My friend Abbas lives close to Santa Monica and recommended Cha Cha Chicken, a Caribbean eatery a walk away from the beach. This BYOB place specializes in jerk chicken, so I had some accompanied by our Red Stripe beers. This place is perfect for a small get-together, followed by a beach walk.

There was a silent piano concert when we got to the beach. You rent out these headphones and listen to this man playing an electric piano, surrounded by huge orb-like balloons and warm lights. People were into it. We got yelled at for playing with a balloon, but how could you resist?? Lame.
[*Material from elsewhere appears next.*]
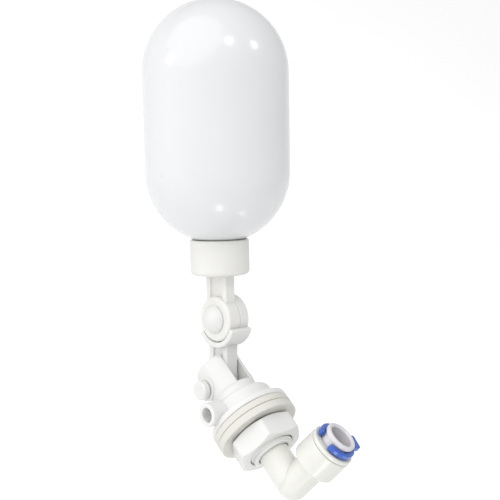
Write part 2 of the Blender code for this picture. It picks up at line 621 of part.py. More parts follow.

We watched the sun set behind the mountains of the Santa Monica pier and then hit up the Promenade to visit my old housemate, Jenna. It’s a fun night, there are street performers and a range of shops and restaurants.

The Grove 

189 The Grove Dr

My last day in California was relaxed. The last thing on my list was the lampposts at LACMA, in the Brea district (writing ‘the La Brea’ feels weird- the the? no thanks). We walked down S. Fairfax to look at some streetwear stores while we waited for the sky to darken a bit. The outdoor mall, The Grove, was also a fun walk, they have a ZARA and Topshop so you know I was happy. They also have a farmer’s market there if your heart so desires.

There’s lots of street art in the Fairfax district, but it is a little harder to photograph because of moving or parked cars and things in the way. It was a longer walk, compared to the ones we’ve done in the past two weeks, so it was smart to do it once the sun was setting.


5905 Wilshire Blvd

Parking is free after 7pm

I loved these lampposts! It was good practice for photography (to the right: Jake’s only good in-focus picture of me). We even got to see some Japanese tv show hosts, although I didn’t know who they were, let me just say I’m already a big fan. We didn’t go inside LACMA, but bring your student ID for a discounted admission. Also, LA county residents get in for free after 3pm on weekdays so more incentive for me to move there, right?